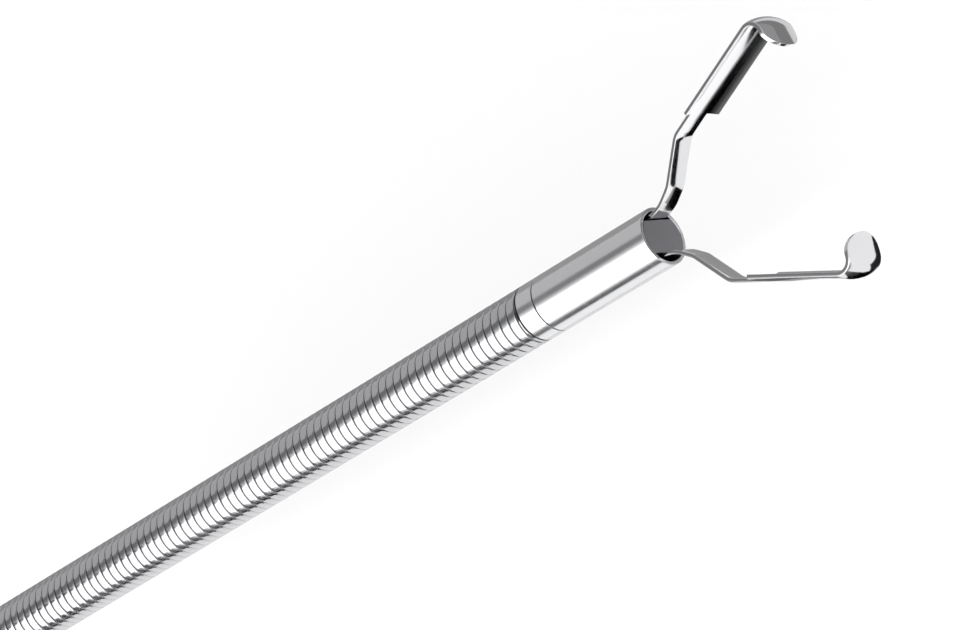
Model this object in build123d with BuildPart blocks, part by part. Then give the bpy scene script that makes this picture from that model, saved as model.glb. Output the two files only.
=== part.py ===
"""Working end of a two-jaw endoscopic grasping forceps, in millimetres.

+X points out of the mouth, the jaws open in the XY plane, +Z is up, and the origin is the middle
of the sleeve's mouth. A pull wire runs through a close-wound sheath to a connector in the sleeve,
and carries two sprung jaws there. Drawing the wire back brings the jaws together.
"""

import os
from math import atan2, cos, degrees, pi, sin, sqrt, tan

from build123d import *

# Sheath, wound from round spring wire. Its turns are drawn a little coarser than they are wound
sheath_radius = 1.2
sheath_length = 36.7
winding_wire = 0.45
ridges = 62
ridge_height = 0.05

# Sleeve on the sheath's end, and the collar that joins the two
sleeve_length = 6.2
sleeve_wall = 0.15
collar_band = 0.96
collar_front_spigot = 1.2
collar_rear_spigot = 1.5
notch_length = 0.45
notch_width = 1.3

# Guide that closes the mouth but for a gap on each side, one for each jaw. Its height and the
# strip's width at the shank are shares of the sleeve's bore, so that the legs' corners clear it
guide_length = 1.8
guide_share = 0.63
shank_share = 0.44

# Pull wire, which the collar's spigots close on, and the connector that the wire ends in
spigot_wall = 0.2
wire_tail = 3.0
wire_seat = 0.8
connector_length = 1.6
connector_stop_gap = 0.2
rivet_radius = 0.2
rivet_head_radius = 0.3
rivet_head_height = 0.06
rivet_setback = 0.5

# Jaw strip: its section, and the middle line of the left jaw from the connector to the tip
strip_thickness = 0.15
strip_slot_gap = 0.04
gutter_radius = 2.5
jaw_half_width = 0.96
root_corner_x = 0.45
crank_start = (1.33, 1.45)
crank_end = (2.545, 3.017)
jaw_angle = 22.84
shoulder_x = 3.66
hook_corner_x = 8.45
hook_turn = 105.0
hook_shank = 1.0
nail_length = 0.75
root_bend_radius = 1.6
crank_bend_radius = 0.8
hook_bend_radius = 0.7

# Hinge that stands for the strip's springy root, and the gap that it needs on each side
hinge_x = 0.35
leg_end_gap = 0.02
jaw_end_gap = 0.05

# Clearances
joint_gap = 0.02
slide_gap = 0.06
wire_gap = 0.08
seam_gap = 0.02
edge_break = 0.05

# Sizes that follow
sleeve_bore = sheath_radius - sleeve_wall
sheath_bore = sheath_radius - winding_wire
spigot_radius = sheath_bore - joint_gap
collar_bore = spigot_radius - spigot_wall
wire_radius = collar_bore - wire_gap
collar_front_x = -sleeve_length - seam_gap
collar_rear_x = collar_front_x - collar_band
sheath_front_x = collar_rear_x - seam_gap
sheath_rear_x = sheath_front_x - sheath_length
connector_front_x = -guide_length - connector_stop_gap
connector_rear_x = connector_front_x - connector_length
rivet_x = connector_front_x - rivet_setback
guide_half_height = guide_share * sleeve_bore
shank_half_width = shank_share * sleeve_bore
leg_inner_y = guide_half_height + strip_slot_gap
leg_middle_y = leg_inner_y + strip_thickness / 2
leg_outer_y = leg_inner_y + strip_thickness
leg_rear_x = connector_rear_x + strip_thickness


def turned(profile):
    """Turns a closed outline of (x, radius) points about the long axis."""
    with BuildPart() as piece:
        with BuildSketch(Plane.XY):
            with BuildLine():
                Polyline(*profile, close=True)
            make_face()
        revolve(axis=Axis.X)
    return piece.part


def finish(piece, label):
    piece.label = label
    export_step(piece, f"parts/{label}.step")
    print(f"{label}: {piece.volume:.3f} mm3")


# Middle line of the left jaw's strip, seen from above
def along_jaw(x):
    """Point of the jaw's straight run at x."""
    return (x, crank_end[1] + (x - crank_end[0]) * tan(jaw_angle * pi / 180))


hook_corner = along_jaw(hook_corner_x)
hook_heading = (jaw_angle - hook_turn) * pi / 180
hook_length = hook_shank + nail_length
hook_tip = (
    hook_corner[0] + hook_length * cos(hook_heading),
    hook_corner[1] + hook_length * sin(hook_heading),
)
leg_start = (leg_rear_x, leg_middle_y)
root_corner = (root_corner_x, leg_middle_y)
strip_corners = [leg_start, root_corner, crank_start, crank_end, hook_corner, hook_tip]
strip_radii = [root_bend_radius, crank_bend_radius, crank_bend_radius, hook_bend_radius]

# The hinge lies on the root bend, where the strip leaves the sleeve
root_angle = atan2(crank_start[1] - leg_middle_y, crank_start[0] - root_corner_x)
root_bend_start_x = root_corner_x - root_bend_radius * tan(root_angle / 2)
hinge_sine = (hinge_x - root_bend_start_x) / root_bend_radius
hinge_angle = atan2(hinge_sine, sqrt(1 - hinge_sine**2))
hinge_y = leg_middle_y + root_bend_radius * (1 - cos(hinge_angle))
hinge_plane = Plane(
    origin=(hinge_x, hinge_y, 0),
    x_dir=(0, 0, -1),
    z_dir=(cos(hinge_angle), sin(hinge_angle), 0),
)
strip_start = Plane(origin=(*leg_start, 0), x_dir=(0, 0, -1), z_dir=(1, 0, 0))


def swept_strip(half_width, curved):
    """Strip of one width along the whole middle line, hollow towards the other jaw if curved."""
    with BuildPart() as strip:
        with BuildLine() as middle:
            FilletPolyline(*strip_corners, radius=strip_radii)
        with BuildSketch(strip_start):
            if curved:
                with Locations((0, -gutter_radius)):
                    Circle(gutter_radius + strip_thickness / 2)
                    Circle(gutter_radius - strip_thickness / 2, mode=Mode.SUBTRACT)
                Rectangle(2 * half_width, gutter_radius, mode=Mode.INTERSECT)
            else:
                Rectangle(2 * half_width, strip_thickness)
        sweep(path=middle.wires()[0])
    return strip.part


def sheath_outline():
    """Outline of the close-wound sheath, a row of ridges over a plain bore."""
    root_radius = sheath_radius - ridge_height
    pitch = sheath_length / ridges
    points = [(sheath_front_x, sheath_bore), (sheath_front_x, root_radius)]
    for ridge in range(ridges):
        front = sheath_front_x - ridge * pitch
        points.append((front - pitch / 2, sheath_radius))
        points.append((front - pitch, root_radius))
    points.append((sheath_rear_x, sheath_bore))
    return points


os.makedirs("parts", exist_ok=True)

finish(turned(sheath_outline()), "coil_sheath")

# Collar: a band flush with the sheath, with a spigot into each neighbour and a bore for the wire
collar_outline = [
    (collar_front_x + collar_front_spigot, collar_bore),
    (collar_front_x + collar_front_spigot, sleeve_bore - joint_gap),
    (collar_front_x, sleeve_bore - joint_gap),
    (collar_front_x, sheath_radius - edge_break),
    (collar_front_x - edge_break, sheath_radius),
    (collar_rear_x, sheath_radius),
    (collar_rear_x, spigot_radius),
    (collar_rear_x - collar_rear_spigot, spigot_radius),
    (collar_rear_x - collar_rear_spigot, collar_bore),
]
finish(turned(collar_outline), "coupling_collar")

# Sleeve: a thin tube, its rim notched above each jaw
sleeve_outline = [
    (0, sleeve_bore),
    (0, sheath_radius - edge_break),
    (-edge_break, sheath_radius),
    (-sleeve_length, sheath_radius),
    (-sleeve_length, sleeve_bore),
]
with BuildPart() as distal_sleeve:
    add(turned(sleeve_outline))
    with Locations((-notch_length / 2, 0, 0)):
        Box(notch_length, 3 * sheath_radius, notch_width, mode=Mode.SUBTRACT)
finish(distal_sleeve.part, "distal_sleeve")

# Guide: a round plug with a flat on each side, flush with the mouth
with BuildPart() as end_guide:
    with BuildSketch(Plane.YZ):
        Circle(sleeve_bore - joint_gap)
        Rectangle(2 * guide_half_height, 2 * sheath_radius, mode=Mode.INTERSECT)
    extrude(amount=-guide_length)
finish(end_guide.part, "end_guide")

# Pull wire, from its seat in the connector to its tail behind the sheath
wire_front_x = connector_rear_x + wire_seat
wire_rear_x = sheath_rear_x - wire_tail
with BuildPart() as pull_wire:
    with BuildSketch(Plane.YZ.offset(wire_rear_x)):
        Circle(wire_radius)
    extrude(amount=wire_front_x - wire_rear_x)
finish(pull_wire.part, "pull_wire")

# Connector: a block with flats for the two legs, bored for the wire and cross-drilled for the rivet
with BuildPart() as leg_connector:
    with BuildSketch(Plane.YZ.offset(connector_front_x)):
        Circle(sleeve_bore - slide_gap)
        Rectangle(2 * leg_inner_y, 2 * sheath_radius, mode=Mode.INTERSECT)
    extrude(amount=-connector_length)
    with BuildSketch(Plane.YZ.offset(connector_rear_x)):
        Circle(wire_radius + joint_gap)
    extrude(amount=wire_seat + joint_gap, mode=Mode.SUBTRACT)
    with BuildSketch(Plane.XZ.offset(-leg_inner_y)):
        with Locations((rivet_x, 0)):
            Circle(rivet_radius)
    extrude(amount=2 * leg_inner_y, mode=Mode.SUBTRACT)
finish(leg_connector.part, "leg_connector")

# Rivet through both legs and the connector, with a low domed head on each side
with BuildPart() as leg_rivet:
    with BuildSketch(Plane.XZ.offset(-leg_outer_y)):
        with Locations((rivet_x, 0)):
            Circle(rivet_radius)
    extrude(amount=2 * leg_outer_y)
    for side in (1, -1):
        with BuildSketch(Plane.XZ.offset(side * leg_outer_y)):
            with Locations((rivet_x, 0)):
                Circle(rivet_head_radius)
        extrude(amount=side * rivet_head_height, taper=30)
finish(leg_rivet.part, "leg_rivet")

# Leg: the flat part of the strip inside the sleeve, ending at the hinge
with BuildPart() as leg_left:
    add(swept_strip(shank_half_width, curved=False))
    split(bisect_by=hinge_plane.offset(-leg_end_gap), keep=Keep.BOTTOM)
    with BuildSketch(Plane.XZ):
        with Locations((rivet_x, 0)):
            Circle(rivet_radius)
    extrude(amount=-sheath_radius, mode=Mode.SUBTRACT)
finish(leg_left.part, "leg_left")

# Jaw: the cranked arm, its broad hollow blade and the hooked nail with a round end
nail_plane = Plane(
    origin=(*hook_tip, 0),
    x_dir=(0, 0, 1),
    z_dir=(-sin(hook_heading), cos(hook_heading), 0),
)
with BuildPart() as jaw_left:
    add(swept_strip(jaw_half_width, curved=True))
    split(bisect_by=hinge_plane.offset(jaw_end_gap), keep=Keep.TOP)
    side_cut = jaw_half_width
    for side in (1, -1):
        with Locations((0, crank_end[1], side * (shank_half_width + side_cut / 2))):
            Box(2 * shoulder_x, 3 * crank_end[1], side_cut, mode=Mode.SUBTRACT)
    with BuildSketch(nail_plane):
        with Locations((0, nail_length / 2)):
            Rectangle(2.2 * jaw_half_width, nail_length)
        with Locations((0, nail_length)):
            Ellipse(jaw_half_width, nail_length, mode=Mode.SUBTRACT)
    extrude(amount=strip_thickness * 3, both=True, mode=Mode.SUBTRACT)
finish(jaw_left.part, "jaw_left")

# The right arm is the left one mirrored
finish(mirror(leg_left.part, about=Plane.XZ), "leg_right")
finish(mirror(jaw_left.part, about=Plane.XZ), "jaw_right")

print(f"hinge at x {hinge_x:.4f}, y {hinge_y:.4f}, strip heading {degrees(hinge_angle):.2f} degrees")
print(f"hook tip at x {hook_tip[0]:.4f}, y {hook_tip[1]:.4f}")
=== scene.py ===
"""Looks for the working end of endoscopic grasping forceps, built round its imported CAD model."""

from math import atan2, cos, hypot, pi, radians, sin, sqrt, tan

import bpy
from mathutils import Matrix, Vector


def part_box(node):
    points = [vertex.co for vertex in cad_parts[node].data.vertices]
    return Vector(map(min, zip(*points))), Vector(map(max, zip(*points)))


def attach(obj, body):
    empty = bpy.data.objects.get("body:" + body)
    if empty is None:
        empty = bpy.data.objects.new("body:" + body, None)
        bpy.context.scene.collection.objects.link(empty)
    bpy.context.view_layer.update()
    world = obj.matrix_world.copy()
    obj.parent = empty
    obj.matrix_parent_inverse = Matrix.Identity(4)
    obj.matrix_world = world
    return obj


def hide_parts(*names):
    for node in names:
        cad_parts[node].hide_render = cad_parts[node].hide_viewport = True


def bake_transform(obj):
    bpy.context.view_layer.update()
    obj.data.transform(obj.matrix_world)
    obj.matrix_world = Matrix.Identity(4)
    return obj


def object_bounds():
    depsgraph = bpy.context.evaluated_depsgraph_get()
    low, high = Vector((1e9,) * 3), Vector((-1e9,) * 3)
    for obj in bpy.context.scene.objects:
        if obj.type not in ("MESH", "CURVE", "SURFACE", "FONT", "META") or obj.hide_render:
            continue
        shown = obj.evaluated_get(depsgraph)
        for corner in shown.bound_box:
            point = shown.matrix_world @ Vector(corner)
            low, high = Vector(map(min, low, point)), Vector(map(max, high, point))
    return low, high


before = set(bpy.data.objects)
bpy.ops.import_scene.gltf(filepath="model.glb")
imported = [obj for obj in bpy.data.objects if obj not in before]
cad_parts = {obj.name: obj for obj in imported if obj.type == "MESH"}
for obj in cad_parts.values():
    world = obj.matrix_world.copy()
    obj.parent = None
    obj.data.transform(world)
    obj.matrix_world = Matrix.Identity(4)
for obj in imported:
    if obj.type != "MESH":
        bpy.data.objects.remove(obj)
cad_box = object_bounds()

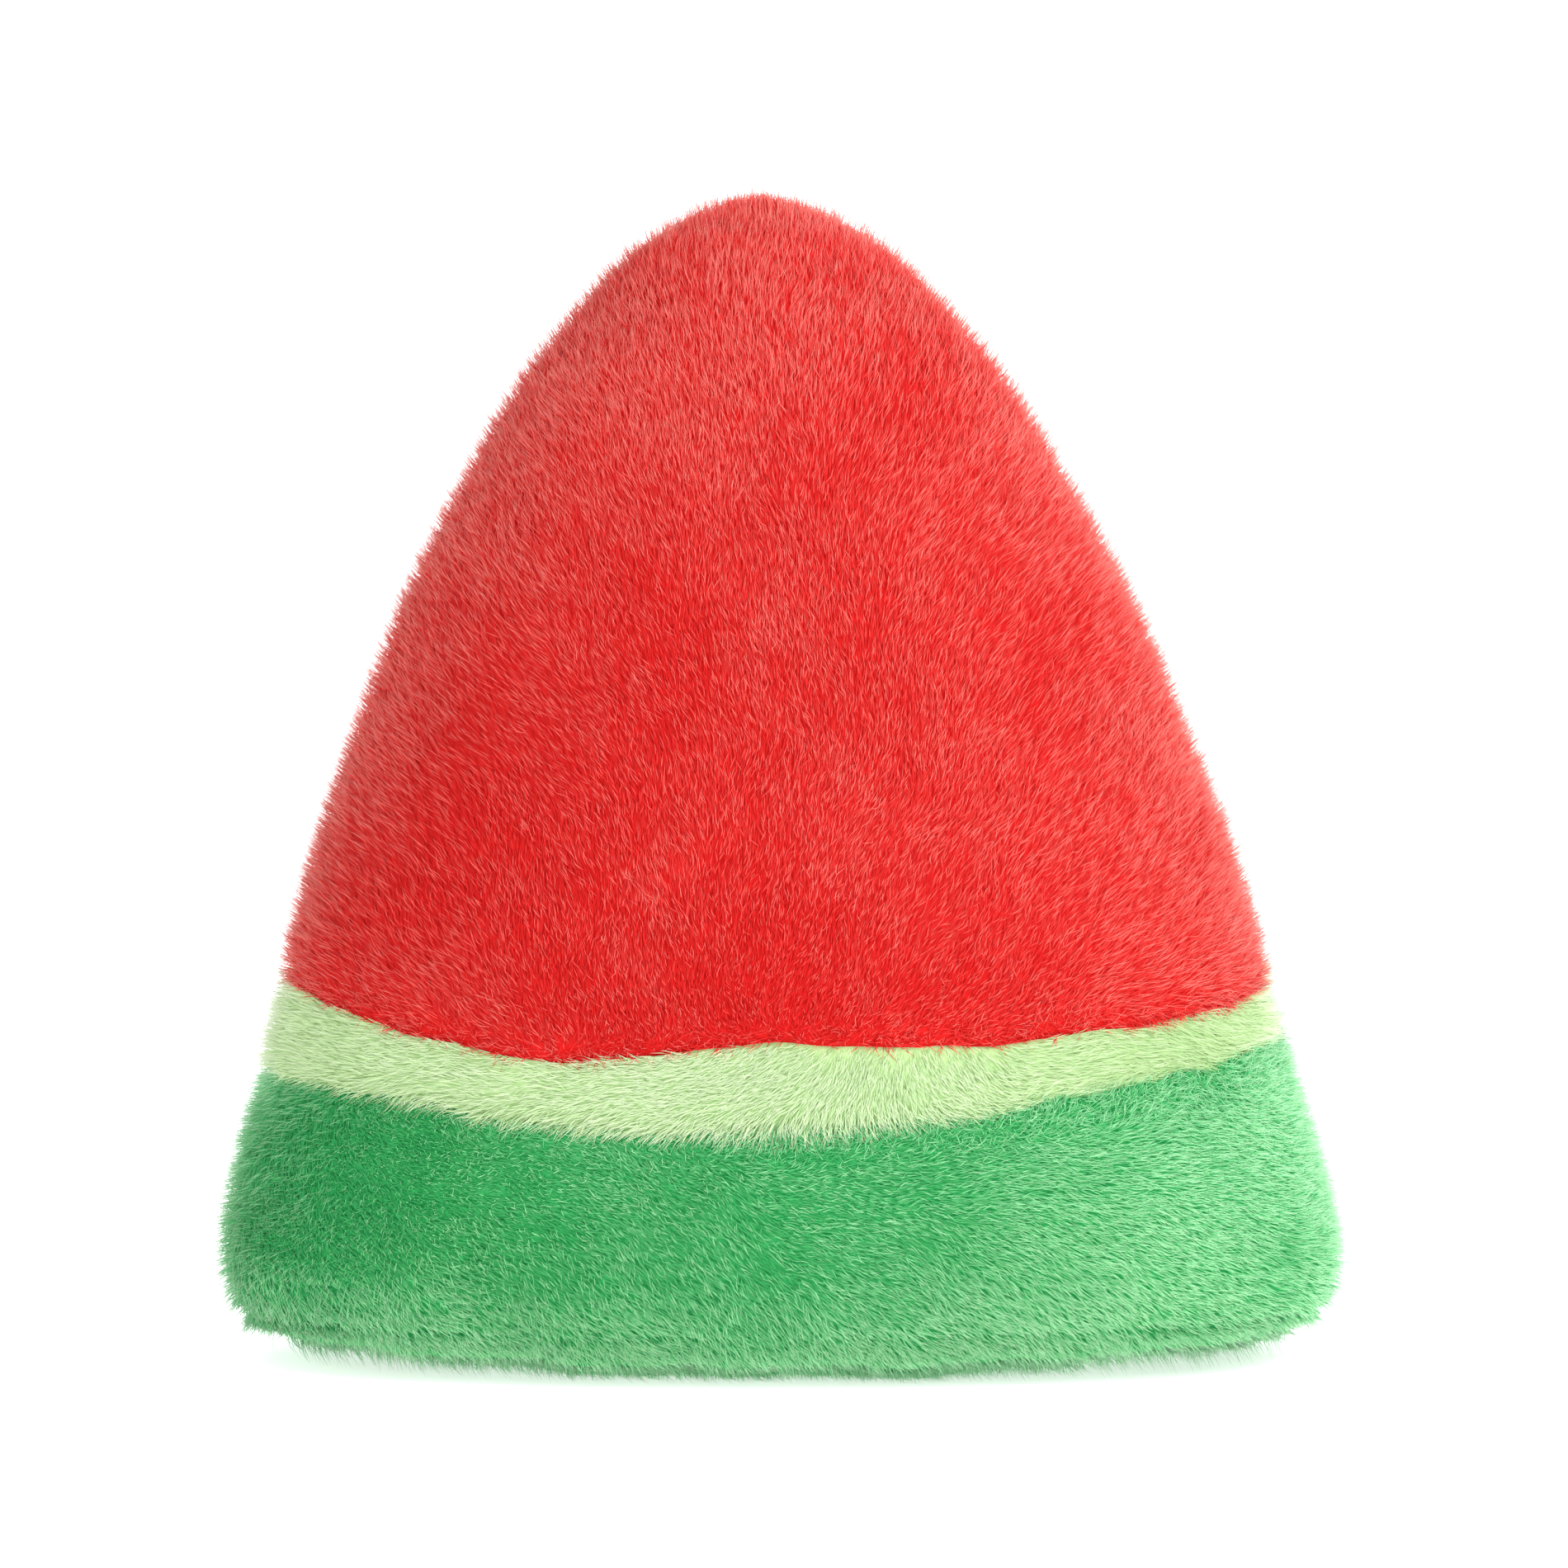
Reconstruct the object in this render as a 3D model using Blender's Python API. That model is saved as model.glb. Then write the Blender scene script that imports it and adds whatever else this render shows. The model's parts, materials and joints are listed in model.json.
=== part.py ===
"""A small stuffed plush toy in the shape of a watermelon wedge.

Six panels of pile fabric and a base are sewn into a puffed body, round a fibre filling and a bag
of bean pellets. Metres, +Z up, resting on Z = 0, with the shown face towards -Y.
"""

import math

import bmesh
import bpy

MM = 0.001

# The finished toy, to the tips of its pile
HEIGHT = 127.8 * MM
HALF_WIDTH = 60.8 * MM
HALF_DEPTH = 33.0 * MM

# Half width, half depth and height of the body's ribs, from the base seam up to the tip
RIBS = (
    (58.2, 27.2, 1.8),
    (60.2, 30.8, 5.4),
    (60.8, 32.4, 12.0),
    (59.0, 33.0, 21.5),
    (55.6, 32.4, 33.5),
    (52.4, 30.6, 48.5),
    (46.6, 27.6, 66.5),
    (38.6, 23.6, 86.0),
    (28.9, 18.6, 103.5),
    (20.8, 14.0, 114.4),
    (12.2, 9.0, 122.4),
    (0.0, 0.0, 127.8),
)
BASE_FULLNESS = 2.35  # superellipse exponent of the body's section at the base, and at the tip
TIP_FULLNESS = 2.05
TIP_LEAN = 2.6 * MM  # the tip stands this far to the left of the base
FLAT_SHARE = 0.52  # the base is flat out to this share of its outline
BASE_CURVE = 1.6  # and rises to its seam by this power of the way from there
ROCK_START = 0.25  # from this share of its half width the base rises towards its two ends
ROCK_CURVE = 1.1  # by this power of the way to them
END_LIFT = 2.9 * MM  # and by this much in all
RIGHT_LIFT = 0.7 * MM  # with this more at the right end
LIFT_REACH = 14 * MM  # the body above it rises less and less, up to this height

# Heights of the cross seams, evenly spaced round each side from its left end to its right end
FRONT_FLESH_SEAM = (41.3, 40.5, 37.8, 35.1, 37.0, 36.7, 38.2, 39.8, 40.7)
FRONT_SKIN_SEAM = (32.3, 32.0, 30.9, 28.1, 27.4, 28.8, 32.0, 34.6, 35.4)
BACK_FLESH_SEAM = (43.6, 41.4, 39.4, 37.6, 37.2, 37.8, 39.8, 42.6, 44.6)
BACK_SKIN_SEAM = (34.2, 32.0, 30.0, 28.6, 28.4, 29.6, 32.6, 36.6, 40.6)

# The right side seam comes this many degrees round to the front, most at this height
SEAM_TURN = 5.0
SEAM_TURN_HEIGHT = 30 * MM
SEAM_TURN_REACH = 26 * MM

# Fabric, thread and clearance
PLUSH = 3.5 * MM  # backing and pile together
GAP = 0.3 * MM
THREAD = 0.7 * MM
SEAM_ROOM = 2.6 * MM  # left between fabric and filling for the seams' stitching
THREAD_DEPTH = PLUSH + SEAM_ROOM / 2
FILLING_DEPTH = PLUSH + SEAM_ROOM
TIP_OPENING = 0.006  # the panels stop this share of a rib short of the tip

# The bag of bean pellets on the base
BAG = (36 * MM, 16.5 * MM, 9 * MM)  # half width, half depth, half height
BAG_CLOTH = 0.6 * MM
BAG_HEIGHT = FILLING_DEPTH + BAG[2]
POCKET_ROOM = 3 * GAP + 2 * THREAD  # left round the bag in the filling, for the bag's seam

# Opening in the base seam through which the toy is turned and filled, sewn up by hand
OPENING_FROM, OPENING_TO = math.radians(62), math.radians(118)
CLOSING_STITCHES = 9
LADDER_LEVELS = (-0.03, 0.008)  # the stitch crosses the base seam between these two levels

# Mesh density
PANEL_COLUMNS = 20
FLESH_ROWS, BAND_ROWS, SKIN_ROWS = 13, 2, 5
BASE_CELLS = (16, 14)
BAG_RINGS = (20, 8)  # segments round, and rings
POCKET_RINGS = (28, 12)
FILLING_RINGS = (28, 18)
THREAD_POINTS = 26
BAG_THREAD_POINTS = 40

FLESH_RED = (0.83, 0.045, 0.05)
RIND_PALE = (0.60, 0.80, 0.33)
SKIN_GREEN = (0.05, 0.46, 0.12)
FILLING_WHITE = (0.86, 0.86, 0.84)
BAG_WHITE = (0.80, 0.79, 0.76)
PELLET_WHITE = (0.74, 0.76, 0.78)

FRONT, BACK = "front", "back"


def catmull_rom(before, start, end, after, share):
    """The smooth curve from start to end, at a share of the way between them."""
    bend = 2 * before - 5 * start + 4 * end - after
    twist = 3 * (start - end) + after - before
    return start + 0.5 * share * (end - before + share * (bend + share * twist))


def span_at(share, spans):
    """The span that a share of the whole falls in, and how far along that span it is."""
    at = min(max(share, 0.0), 1.0) * spans
    span = min(int(at), spans - 1)
    return span, at - span


def smooth_through(values, share):
    """A smooth curve through evenly spaced values, at a share of its length."""
    last = len(values) - 1
    i, along = span_at(share, last)
    before, after = values[max(i - 1, 0)], values[min(i + 2, last)]
    return catmull_rom(before, values[i], values[i + 1], after, along)


def rib_at(level):
    """Half width, half depth and height of the body's section: 0 is the base seam, 1 the tip."""
    last = len(RIBS) - 1
    i, along = span_at(level, last)
    before = RIBS[max(i - 1, 0)]
    beyond_tip = (-RIBS[-2][0], -RIBS[-2][1], RIBS[-2][2])
    after = RIBS[i + 2] if i + 2 <= last else beyond_tip
    ends = zip(before, RIBS[i], RIBS[i + 1], after)
    return [catmull_rom(*four, along) * MM for four in ends]


def level_of(height):
    """The level at which the body's side has this height."""
    low, high = 0.0, 1.0
    for _ in range(40):
        middle = (low + high) / 2
        if rib_at(middle)[2] < height:
            low = middle
        else:
            high = middle
    return low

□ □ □

EXERCISE: Extract from the listing above the lines between the line containing "# The right arm is the left one mirrored" and the line containing "for node in", keeping both of those lines. Output nothing else.

FULL OUTPUT:
# The right arm is the left one mirrored
finish(mirror(leg_left.part, about=Plane.XZ), "leg_right")
finish(mirror(jaw_left.part, about=Plane.XZ), "jaw_right")

print(f"hinge at x {hinge_x:.4f}, y {hinge_y:.4f}, strip heading {degrees(hinge_angle):.2f} degrees")
print(f"hook tip at x {hook_tip[0]:.4f}, y {hook_tip[1]:.4f}")
=== scene.py ===
"""Looks for the working end of endoscopic grasping forceps, built round its imported CAD model."""

from math import atan2, cos, hypot, pi, radians, sin, sqrt, tan

import bpy
from mathutils import Matrix, Vector


def part_box(node):
    points = [vertex.co for vertex in cad_parts[node].data.vertices]
    return Vector(map(min, zip(*points))), Vector(map(max, zip(*points)))


def attach(obj, body):
    empty = bpy.data.objects.get("body:" + body)
    if empty is None:
        empty = bpy.data.objects.new("body:" + body, None)
        bpy.context.scene.collection.objects.link(empty)
    bpy.context.view_layer.update()
    world = obj.matrix_world.copy()
    obj.parent = empty
    obj.matrix_parent_inverse = Matrix.Identity(4)
    obj.matrix_world = world
    return obj


def hide_parts(*names):
    for node in names:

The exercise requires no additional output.